The 333 Best Pop Songs of the 2000s: #149

#149: "Portions for Foxes" (2004) - Rilo Kiley



Back when this song first dropped, (as it never really hit, not the mainstream anyway) someone called it "the indie-pop song of the summer." Indie-pop? This song? Puh-lease. This is a rock and roll song all the way. Listen to the chorus, to the guitars ripping those power chords, to the drummer flaying the cymbals, to singer Jenny Lewis trying her best to control her inner Pat Benetar. The verses might be pop, but they're only pop for the purpose of rising action, for the sake of dynamics. All the filigree work on guitar is just icing. Courtney Love only wishes she could have written a rock song this fine this decade.

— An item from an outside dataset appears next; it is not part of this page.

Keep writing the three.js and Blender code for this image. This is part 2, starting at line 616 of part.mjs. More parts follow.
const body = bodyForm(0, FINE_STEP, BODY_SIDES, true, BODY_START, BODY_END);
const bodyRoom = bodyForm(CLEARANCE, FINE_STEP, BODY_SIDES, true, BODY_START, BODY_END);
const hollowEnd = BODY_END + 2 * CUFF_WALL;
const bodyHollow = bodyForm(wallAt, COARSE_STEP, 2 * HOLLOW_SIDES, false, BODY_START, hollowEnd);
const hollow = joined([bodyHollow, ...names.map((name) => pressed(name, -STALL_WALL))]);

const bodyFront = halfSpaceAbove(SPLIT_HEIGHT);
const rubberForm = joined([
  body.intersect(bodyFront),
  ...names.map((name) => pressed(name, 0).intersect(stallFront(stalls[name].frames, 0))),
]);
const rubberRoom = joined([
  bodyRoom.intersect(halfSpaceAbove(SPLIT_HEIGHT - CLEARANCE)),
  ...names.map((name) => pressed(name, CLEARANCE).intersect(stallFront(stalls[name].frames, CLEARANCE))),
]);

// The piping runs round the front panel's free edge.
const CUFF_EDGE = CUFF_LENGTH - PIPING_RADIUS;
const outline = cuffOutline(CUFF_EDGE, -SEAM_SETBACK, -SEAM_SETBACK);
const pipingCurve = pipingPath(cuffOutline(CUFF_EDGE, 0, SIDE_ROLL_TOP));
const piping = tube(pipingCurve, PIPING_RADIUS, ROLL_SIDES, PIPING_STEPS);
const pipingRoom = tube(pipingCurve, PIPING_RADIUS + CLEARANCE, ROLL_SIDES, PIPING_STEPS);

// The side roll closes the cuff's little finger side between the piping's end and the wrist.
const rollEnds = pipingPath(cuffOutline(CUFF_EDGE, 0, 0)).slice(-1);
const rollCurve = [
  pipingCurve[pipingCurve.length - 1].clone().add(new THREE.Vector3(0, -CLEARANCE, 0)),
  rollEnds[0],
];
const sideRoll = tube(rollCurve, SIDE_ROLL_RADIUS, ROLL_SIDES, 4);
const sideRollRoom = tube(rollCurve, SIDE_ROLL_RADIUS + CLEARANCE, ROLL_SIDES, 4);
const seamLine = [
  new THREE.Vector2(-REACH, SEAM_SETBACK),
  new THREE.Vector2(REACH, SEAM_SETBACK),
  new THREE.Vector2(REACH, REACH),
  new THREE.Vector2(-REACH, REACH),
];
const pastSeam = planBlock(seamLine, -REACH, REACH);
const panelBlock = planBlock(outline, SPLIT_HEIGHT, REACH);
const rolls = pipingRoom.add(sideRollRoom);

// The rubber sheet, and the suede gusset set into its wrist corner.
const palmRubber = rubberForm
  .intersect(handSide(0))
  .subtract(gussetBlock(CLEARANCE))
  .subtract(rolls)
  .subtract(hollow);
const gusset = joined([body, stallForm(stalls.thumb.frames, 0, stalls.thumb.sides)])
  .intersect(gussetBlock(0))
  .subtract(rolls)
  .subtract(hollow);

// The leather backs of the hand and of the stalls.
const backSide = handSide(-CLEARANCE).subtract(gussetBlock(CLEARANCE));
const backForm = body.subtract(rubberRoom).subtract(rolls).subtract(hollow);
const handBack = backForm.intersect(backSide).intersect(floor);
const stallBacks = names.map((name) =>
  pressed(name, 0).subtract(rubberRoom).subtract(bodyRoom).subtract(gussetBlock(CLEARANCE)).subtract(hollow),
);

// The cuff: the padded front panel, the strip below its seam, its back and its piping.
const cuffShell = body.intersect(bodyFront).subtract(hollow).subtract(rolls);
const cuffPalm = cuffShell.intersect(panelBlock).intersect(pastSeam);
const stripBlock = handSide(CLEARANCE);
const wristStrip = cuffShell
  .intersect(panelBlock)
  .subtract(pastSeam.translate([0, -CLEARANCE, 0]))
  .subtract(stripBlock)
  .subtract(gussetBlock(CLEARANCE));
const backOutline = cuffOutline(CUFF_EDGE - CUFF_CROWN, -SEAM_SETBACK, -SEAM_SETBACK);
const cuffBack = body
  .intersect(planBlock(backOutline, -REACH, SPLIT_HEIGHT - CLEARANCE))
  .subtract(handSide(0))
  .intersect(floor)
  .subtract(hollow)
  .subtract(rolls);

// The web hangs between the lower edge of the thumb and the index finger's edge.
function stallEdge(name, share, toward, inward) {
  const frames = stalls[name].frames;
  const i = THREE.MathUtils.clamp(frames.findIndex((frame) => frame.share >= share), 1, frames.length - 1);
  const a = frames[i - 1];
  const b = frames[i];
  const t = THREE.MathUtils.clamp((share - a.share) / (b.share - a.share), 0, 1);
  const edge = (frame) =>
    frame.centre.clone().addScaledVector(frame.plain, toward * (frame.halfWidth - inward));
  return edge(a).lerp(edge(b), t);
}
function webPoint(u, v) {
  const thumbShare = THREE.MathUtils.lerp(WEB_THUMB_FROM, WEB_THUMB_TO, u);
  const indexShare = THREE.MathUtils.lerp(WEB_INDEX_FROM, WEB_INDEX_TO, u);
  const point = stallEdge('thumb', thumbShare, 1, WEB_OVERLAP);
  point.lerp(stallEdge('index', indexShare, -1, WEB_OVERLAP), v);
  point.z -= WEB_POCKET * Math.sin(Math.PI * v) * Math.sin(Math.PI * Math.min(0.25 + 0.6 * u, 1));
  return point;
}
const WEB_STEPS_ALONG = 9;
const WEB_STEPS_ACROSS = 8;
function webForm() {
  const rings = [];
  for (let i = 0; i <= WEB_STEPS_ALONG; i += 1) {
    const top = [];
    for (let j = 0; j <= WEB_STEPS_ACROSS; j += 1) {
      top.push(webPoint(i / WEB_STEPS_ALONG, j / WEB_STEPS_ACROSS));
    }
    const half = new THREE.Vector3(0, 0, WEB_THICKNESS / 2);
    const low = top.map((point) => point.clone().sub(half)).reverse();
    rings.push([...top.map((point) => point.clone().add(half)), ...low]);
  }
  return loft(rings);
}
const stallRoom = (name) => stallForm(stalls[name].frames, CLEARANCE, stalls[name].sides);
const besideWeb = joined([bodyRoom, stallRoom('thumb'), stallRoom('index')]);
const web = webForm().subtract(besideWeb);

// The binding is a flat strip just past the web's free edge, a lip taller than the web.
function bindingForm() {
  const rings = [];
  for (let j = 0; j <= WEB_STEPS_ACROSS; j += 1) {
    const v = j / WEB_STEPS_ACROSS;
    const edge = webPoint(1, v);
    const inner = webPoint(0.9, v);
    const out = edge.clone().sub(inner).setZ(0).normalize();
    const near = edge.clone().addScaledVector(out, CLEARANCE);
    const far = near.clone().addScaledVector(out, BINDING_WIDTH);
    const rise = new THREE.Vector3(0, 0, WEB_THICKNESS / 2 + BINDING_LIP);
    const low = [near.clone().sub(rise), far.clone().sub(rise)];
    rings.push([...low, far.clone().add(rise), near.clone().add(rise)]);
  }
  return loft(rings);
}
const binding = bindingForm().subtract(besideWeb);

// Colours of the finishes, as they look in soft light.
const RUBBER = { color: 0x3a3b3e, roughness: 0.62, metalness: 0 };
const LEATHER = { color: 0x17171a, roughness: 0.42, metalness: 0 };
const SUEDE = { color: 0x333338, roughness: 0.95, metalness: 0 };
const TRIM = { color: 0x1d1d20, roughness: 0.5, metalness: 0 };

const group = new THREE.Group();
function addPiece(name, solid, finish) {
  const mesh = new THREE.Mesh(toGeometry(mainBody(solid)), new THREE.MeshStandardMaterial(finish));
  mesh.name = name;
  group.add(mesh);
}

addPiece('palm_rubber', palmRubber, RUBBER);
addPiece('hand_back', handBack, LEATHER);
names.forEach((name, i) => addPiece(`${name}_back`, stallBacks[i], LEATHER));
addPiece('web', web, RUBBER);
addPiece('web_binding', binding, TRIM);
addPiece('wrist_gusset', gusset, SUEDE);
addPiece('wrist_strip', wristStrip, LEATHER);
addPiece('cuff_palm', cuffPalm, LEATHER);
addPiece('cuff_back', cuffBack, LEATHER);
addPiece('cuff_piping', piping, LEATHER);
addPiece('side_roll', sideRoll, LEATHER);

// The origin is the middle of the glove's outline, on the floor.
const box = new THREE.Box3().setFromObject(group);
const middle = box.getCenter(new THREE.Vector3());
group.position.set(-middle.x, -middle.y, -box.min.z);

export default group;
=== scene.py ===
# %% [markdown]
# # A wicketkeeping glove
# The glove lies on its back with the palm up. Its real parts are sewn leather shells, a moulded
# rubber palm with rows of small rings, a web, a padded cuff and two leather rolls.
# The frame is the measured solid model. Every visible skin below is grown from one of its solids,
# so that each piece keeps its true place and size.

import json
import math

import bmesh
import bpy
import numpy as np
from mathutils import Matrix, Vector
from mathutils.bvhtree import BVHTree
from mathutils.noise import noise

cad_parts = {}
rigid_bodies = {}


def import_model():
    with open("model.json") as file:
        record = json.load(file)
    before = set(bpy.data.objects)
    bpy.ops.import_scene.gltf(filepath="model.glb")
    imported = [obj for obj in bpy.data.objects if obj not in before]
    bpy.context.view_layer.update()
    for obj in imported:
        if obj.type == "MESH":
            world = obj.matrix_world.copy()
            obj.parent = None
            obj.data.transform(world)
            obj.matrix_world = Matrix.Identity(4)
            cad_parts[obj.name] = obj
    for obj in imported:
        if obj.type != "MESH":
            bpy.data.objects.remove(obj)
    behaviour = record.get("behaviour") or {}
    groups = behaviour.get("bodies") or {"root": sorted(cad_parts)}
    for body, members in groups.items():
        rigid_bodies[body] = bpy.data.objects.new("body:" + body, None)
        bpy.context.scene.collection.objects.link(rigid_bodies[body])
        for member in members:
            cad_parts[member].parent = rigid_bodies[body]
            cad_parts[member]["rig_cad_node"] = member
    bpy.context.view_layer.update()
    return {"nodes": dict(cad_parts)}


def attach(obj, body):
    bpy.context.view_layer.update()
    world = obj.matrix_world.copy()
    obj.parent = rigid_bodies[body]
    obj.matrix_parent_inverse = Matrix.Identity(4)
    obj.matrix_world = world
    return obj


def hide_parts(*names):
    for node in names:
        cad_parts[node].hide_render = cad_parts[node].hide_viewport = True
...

The lyrics are as astute an observation on sex and lonliness and forgiveness as anything Elvis Costello or Roy Orbison or Don Henley ever wrote. When's the last time you heard a pop-rock song by a girl about a cheating lothario that didn't condemn the man?* As much as I've always hated the way that some girls (some meaning all) always fawned over the bad news, I understood. I didn't like it ('cause I wasn't bad news), but it certainly made sense. The fact that it made sense made it even worse, I believe. Dunno. I'm not at that stage anymore (thank goodness). I remember it well, though, and everytime I think about it, and the old seething jealous and envy rile themselves up again, I need to try to think of this song so that I can understand and sympathize, just like Lewis does here.



NOTES

*Probably the last time I've heard a woman praise a less-than-heroic man was Sheryl Crow in "Strong Enough," but the early '60s girl groups did so quite often.

Thursday, March 26, 2009

The 333 Best Pop Songs of the 2000s: #150

#150: "Can't Get You Out of My Head" (2002) - Kylie Minogue

What Minogue says in the title is what I have to say about this song. Everything else is pure eroticism.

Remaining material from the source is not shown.